Mills' stock selection has been on the mark in various investment climates in the past, which has helped this fund earn superior three-, five-, and 10-year and since-inception returns. For example, it delivered a 10.7% annualized return over the 10 years through Feb. 28, whereas its typical peer posted a 9.2% annualized return, and the MSCI EAFE Index produced a 9.6% annualized return during the period. It earned a 2.4% annualized return since opening at the end of 2006, whereas its typical peer produced a 1.9% annualized gain and the benchmark posted a 2.0% annualized gain during the period. It also delivered fairly average volatility along the way, so it has superior Morningstar Risk-Adjusted Returns over all four periods.

Because of its medium- and long-term success, this fund merits a Positive Performance rating.

People Pillar:

Positive | William Samuel Rocco 03/19/2019 Lead manager Ray Mills has managed this foreign large-blend fund since it opened at the end of 2006. Mills, who is based in Baltimore and has a doctorate in aeronautical and astronautical engineering from Stanford, joined T. Rowe Price in 1997 and started off as a generalist in equity analysis. He managed Neutral-rated T. Rowe Price International Value Equity TRIGX from December 2002 through June 2010 using a similar but more value-oriented strategy and produced good results there. He has 21 years of investment experience overall.

Unlike some T. Rowe Price skippers, Mills does not work with an associate portfolio manager. He collaborates with the firm's 14 other foreign-stock managers, who have 14-27 years of investment experience each, including the skippers of Bronze-rated T. Rowe Price International Stock PRITX, Silver-rated T. Rowe Price European Stock PRESX, Silver-rated T. Rowe Price Emerging Markets Stock PRMSX, and Bronze-rated T. Rowe Price New Asia PRASX. Mills also makes extensive use of T. Rowe's team of more than 160 sector and regional specialists spread across six offices around the world.

Because of Mills' considerable investment experience and skill, plus the size and strength of his support team, this fund earns a Positive People rating. (The Feb, 25, 2019, report on this fund mistakenly listed the people rating as Neutral.)

Parent Pillar:

Positive | 10/01/2018

T. Rowe Price remains best-in-class, earning a Positive Parent rating.

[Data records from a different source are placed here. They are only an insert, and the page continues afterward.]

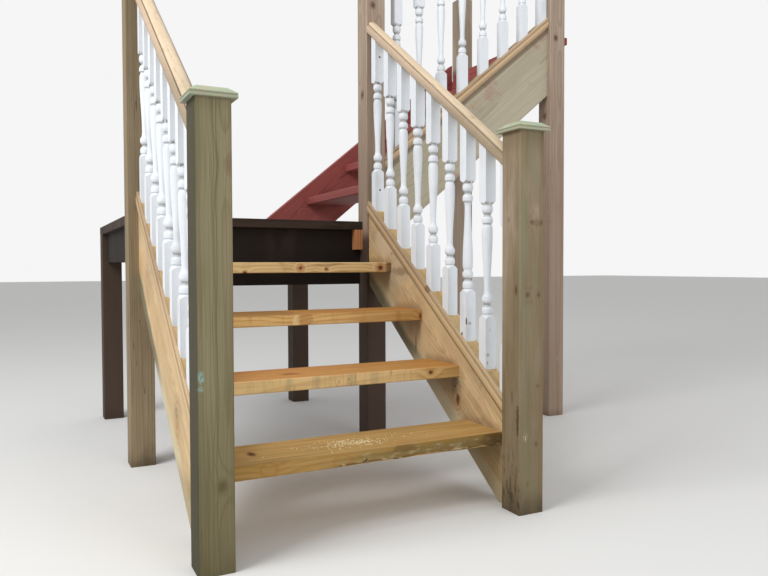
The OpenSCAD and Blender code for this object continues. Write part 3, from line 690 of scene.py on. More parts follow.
class STAIRS_OT_treads(bpy.types.Operator):
    """Dress the four new treads, each with the knots it has"""

    bl_idname = "deck_stairs.treads"
    bl_label = "Lower treads"

    # of each tread: the pith from its middle, the seed of its figure, how much its rings show and
    # how pale its front is
    PINES = (((0, 0.05, -0.075), 1.7, 0.60, 0.0), ((0, 0.16, -0.05), 5.9, 0.65, 0.40),
             ((0, 0.10, -0.09), 9.2, 0.60, 0.50), ((0, 0.03, -0.085), 14.4, 0.50, 0.80))
    # the knots of each: place from its left end, its top and its front, and radii
    KNOTS = (
        [((0.148, 0.0, 0.112), (0.020, 0.040, 0.02))],
        [((0.357, 0.0, 0.090), (0.030, 0.020, 0.03)), ((0.852, 0.017), (0.014, 0.05, 0.011))],
        [((0.962, 0.026), (0.011, 0.03, 0.018))],
        [((0.560, 0.023), (0.015, 0.05, 0.014)), ((0.920, 0.023), (0.020, 0.05, 0.018)),
         ((0.330, 0.039), (0.012, 0.05, 0.008)), ((0.672, 0.028), (0.011, 0.05, 0.009))],
    )
    # where the grain of each swerves, placed the same way
    BENDS = ([((0.175, 0.019), (0.024, 0.05, 0.018))], [],
             [((0.421, 0.004), (0.034, 0.05, 0.024))], [])
    # curls of grain in front of the first tread, from its left end and its top
    CURLS = ((0.165, 0.022), (0.392, 0.026))

    def execute(self, context):
        colours, details = finishes(context)
        looks = (self.first, self.second, self.third, self.fourth)
        for number, (pith, seed, contrast, pale) in enumerate(self.PINES):
            wood = Tread(number + 1, pith, seed)
            for place, radii in self.KNOTS[number]:
                wood.knot(wood.spot(*place), radii)
            for place, radii in self.BENDS[number]:
                wood.bend(wood.spot(*place), radii)
            wood.grow_new(colours, details, contrast, pale)
            looks[number](wood, colours)
            dress("tread_%d" % (number + 1), wood.done(0.75, details.grain_depth))
        return {"FINISHED"}

    def first(self, wood, colours):
        """Dull and stained, with bark left along its lower front edge."""
        wood.stain(wood.front * (wood.span(0.30, 0.80) * 0.42 + 0.50), colours.old_front_and_shade)
        wood.stain(wood.front * 0.5, colours.resin, "MULTIPLY")
        wood.stain(wood.top * 0.14, colours.bark)
        swirl = wood.cloud((24.0, 14.0, 80.0), 4.0, 0.6)
        low_half = (wood.z - swirl * 0.03).between(wood.high.z - 0.020, wood.high.z - 0.034)
        right_part = wood.span(0.25, 0.50) * wood.front
        wood.stain(low_half * right_part * 0.45, colours.olive_tint_and_shade)
        pale = swirl.between(0.50, 0.66) * right_part * (low_half * 0.7 + 0.3)
        wood.stain(pale * 0.28, colours.sapwood)
        for place in self.CURLS:
            curl = wood.reach(wood.spot(*place), (0.026, 0.05, 0.020), 0.9, 30.0)
            wood.stain(abs(curl - 1.0).between(0.32, 0.08) * wood.front * 0.42, colours.tread_ring)
        hook = abs(wood.reach(wood.spot(0.462, 0.025), (0.010, 0.02, 0.010), 0.7, 60.0) - 1.0)
        slant = (wood.x - wood.z * 0.5).between(wood.low.x + 0.351, wood.low.x + 0.357)
        broken = wood.cloud((75.0, 20.0, 75.0), 1.0).between(0.38, 0.50)
        wood.stain(hook.between(0.45, 0.12) * slant * wood.front * broken, colours.knot_rim)
        dirt = wood.patch(wood.spot(0.60, 0.010), (0.045, 0.02, 0.012), 0.9, 40.0)
        wood.stain(dirt * 0.5, colours.bark)
        cut = wood.z.between(wood.low.z + 0.011, wood.low.z + 0.007) * wood.front
        wane = cut * wood.span(0.36, 0.40)
        wood.stain(wane * 0.6, colours.bark)
        wood.stain(wane * swirl.between(0.45, 0.60) * 0.7, colours.pale_wood_and_highlight)
        wood.lift(wane * swirl * -0.8)
        damp = wood.cloud((12.0, 12.0, 30.0)).between(0.3, 0.6)
        wood.stain(wood.span(0.764, 0.924) * wood.front * damp * 0.7, colours.bark)

    def second(self, wood, colours):
        """Orange on top, pale with dark bands in front."""
        wood.stain(wood.top * wood.late * 0.8, colours.knot_collar)
        wood.stain(wood.top * 0.35, colours.knot_collar)
        streaks = wood.cloud((2.2, 55.0, 9.0), 3.0, 0.6) * wood.top
        wood.stain(streaks.between(0.44, 0.58) * wood.span(0.75, 0.35) * 0.6, colours.block_light)
        wood.stain(streaks.between(0.36, 0.46) * streaks.between(0.50, 0.44) * 0.30,
                   colours.pale_wood_and_highlight)
        wood.stain(wood.top * 0.8, colours.resin, "MULTIPLY")
        red = wood.patch(wood.spot(0.357, 0.0, 0.090), (0.040, 0.022, 0.03), 0.9, 50.0)
        wood.stain(red * 0.70, colours.block_ring)
        wood.stain(wood.top * wood.span(0.16, 0.0) * 0.45, colours.pale_wood_and_highlight)
        short = wood.span(0.84, 0.74)
        wood.stain(wood.front * short * 0.45, colours.pale_wood_and_highlight)
        bands = wood.cloud((26.0, 3.0, 3.0), 3.0, 0.6).between(0.48, 0.66)
        wood.stain(bands * wood.front * wood.span(0.14, 0.24) * short * 0.40,
                   colours.left_post_light)
        lines = abs(wood.cloud((40.0, 3.0, 6.0), 1.0) - 0.5).between(0.020, 0.005)
        wood.stain(lines * wood.front * wood.span(0.38, 0.48) * short * 0.40, colours.bark)

    def third(self, wood, colours):
        """Honey coloured, with a pale swirl and a dark one left of its middle."""
        wood.stain(wood.top * 0.45, colours.knot_collar)
        wood.stain(wood.top * 0.30, colours.tread_ring)
        wood.stain(wood.top * 0.3 + 0.4, colours.resin, "MULTIPLY")
        pale = wood.patch(wood.spot(0.443, 0.026), (0.014, 0.02, 0.028), 0.8)
        wood.stain(pale * 0.8, colours.pale_wood_and_highlight)
        shade = wood.patch(wood.spot(0.478, 0.022), (0.030, 0.02, 0.024), 0.8, 40.0)
        wood.stain(shade * 0.46, colours.tread_ring)
        wood.stain(wood.top * wood.span(0.52, 0.40) * 0.42, colours.bark)
        wood.stain(wood.front * wood.span(0.62, 0.74) * 0.30, colours.tread_ring)
        bands = wood.cloud((22.0, 3.0, 4.0)).between(0.50, 0.70)
        wood.stain(bands * 0.45, colours.tread_ring)

    def fourth(self, wood, colours):
        """The palest, with two big knots and two small ones in front, and a dark end."""
        wood.stain(wood.knots.between(1.5, 0.9) * wood.front * 0.5, colours.block_light)
        wood.stain(wood.knots.between(0.60, 0.35) * wood.front * 0.8, colours.knot_heart)
        halo = abs(wood.knots - 1.7).between(0.35, 0.10)
        wood.stain(halo * wood.front * 0.7, colours.pale_wood_and_highlight)
        dark = wood.figure((6.0, 60.0, 90.0), 3.0, 0.6).between(0.56, 0.66)
        wood.stain(dark * wood.front * wood.span(0.56, 0.66) * 0.45, colours.bark)
        mottle = wood.cloud((16.0, 6.0, 26.0), 3.0).between(0.52, 0.74)
        wood.stain(mottle * wood.front * 0.40, colours.tread_ring)
        wood.stain(wood.front * wood.span(0.34, 0.0) * 0.24, colours.tread_ring)
        wood.stain(wood.span(0.938, 0.954) * wood.front * 0.70, colours.knot_heart)


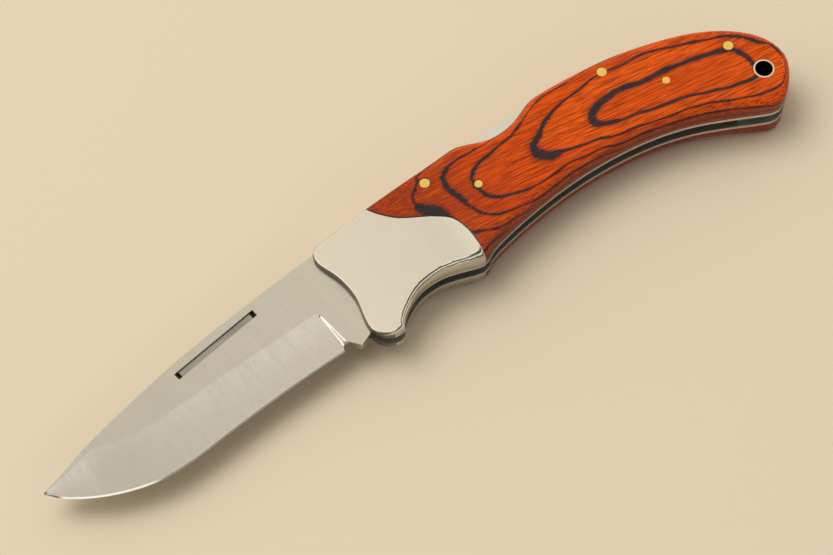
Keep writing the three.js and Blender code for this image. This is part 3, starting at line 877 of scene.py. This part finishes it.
    def at(self, places: np.ndarray) -> np.ndarray:
        """Height at each place, in sheets."""
        bent = self._bend(distances(places, self.points)) @ self.weights[:-3]
        return bent + (self.weights[-3] + places @ self.weights[-2:])

    def rise(self, places: np.ndarray, step: Point) -> np.ndarray:
        """How fast the sheets rise along a step at each place, in sheets a millimetre."""
        return (self.at(places + step) - self.at(places - step)) / (2 * np.hypot(*step))

    def write(self, scale: Workpiece, side: Side) -> None:
        """Store the sheet height, its glue line's reach and the depth below the face on a scale's points.

        Args:
            scale: A finished wood scale.
            side: Which side of the handle it is on.
        """
        flat, depth = self._measured(scale, side)
        depth = np.clip(depth, 0.0, None)
        flat = flat + self.FRONT_SHIFT if side is Side.FRONT else flat * self.REAR_STRETCH + self.REAR_SHIFT
        wall = np.clip(depth / 1.2 - 0.3, 0.0, 1.0)
        steep = np.hypot(self.rise(flat, (self.PROBE, 0.0)), self.rise(flat, (0.0, self.PROBE)))
        steep = steep * (1 - wall) + wall / self.THICKNESS
        width = self.GLUE_SPREAD * nearby(distances(flat, self.glue[:, :2]), self.GLUE_BLUR, self.glue[:, 2])
        stores = {
            self.SHEET: self.at(flat) - depth / self.THICKNESS,
            self.REACH: width * steep,
            self.DEPTH: depth,
            self.RISE: np.abs(self.rise(flat, self.FIBRE_STEP)),
        }
        for name, values in stores.items():
            attribute = scale.obj.data.attributes.new(name, "FLOAT", "POINT")
            attribute.data.foreach_set("value", values.astype(np.float32))


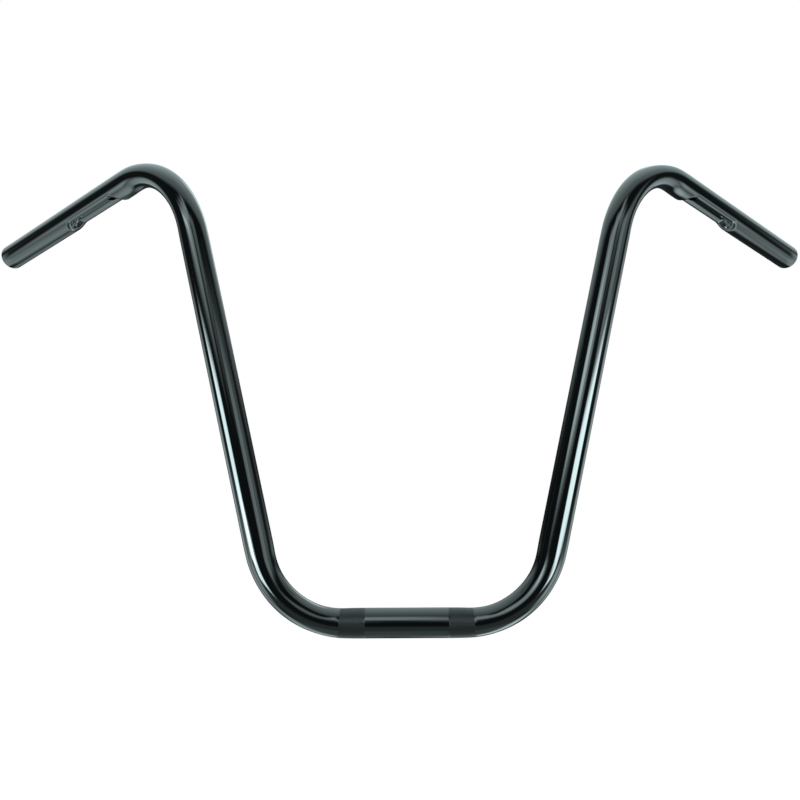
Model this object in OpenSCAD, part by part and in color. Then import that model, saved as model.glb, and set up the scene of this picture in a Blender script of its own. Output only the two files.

The firm's success is rooted in its fundamental approach to active management and deep analyst bench. Investors benefit from managers' generally long tenures at the firm, well-planned manager transitions, reasonable costs, and attention to capacity. Many top executives, including CEO Bill Stromberg, rose from the analyst ranks, which helps keep a focus on investors at the forefront, even as the firm expands its distribution footprint outside the United States and bolsters its technology resources. The investment side has received resources, too. The multi-asset team has grown in size, reflecting its importance to the firm's future beyond the esteemed target-date lineup. Despite headwinds facing active managers, T. Rowe remains a powerhouse within U.S. and international equities. Fixed income is an area to watch. Several long-tenured managers have recently retired or will do so soon. Sound succession planning has smoothed the transitions, but the firm needs to ensure the bench remains deep. While high-yield and municipal bonds remain bright spots, the fixed-income team has not yet shown sustainable success in inching beyond its conservative bottom-up approach at some core strategies. Plus, the firm's foray into alternatives is unproven. Overall, though, T. Rowe Price retains the sensible and investor-focused culture that has long driven its success.

Price Pillar:

Positive | William Samuel Rocco 03/19/2019

The fund earns a Positive Price rating because of its attractive cost structure. This no-load share class, which has roughly 60% of the assets, has an expense ratio of 0.83%, 17 basis points below the median for no-load foreign large-cap funds; ranks in the 31st percentile; and receives a Morningstar Fee Level of Below Average. The Institutional share class, which has roughly 38% of the assets, has an expense ratio of 0.67%, 20 basis points below the median for institutional foreign large-cap funds; ranks in the 22nd percentile; and gets a Below Average fee level. The tiny Advisor share class has an Above Average fee level. This fund's moderate annual turnover rate serves to limit trading costs.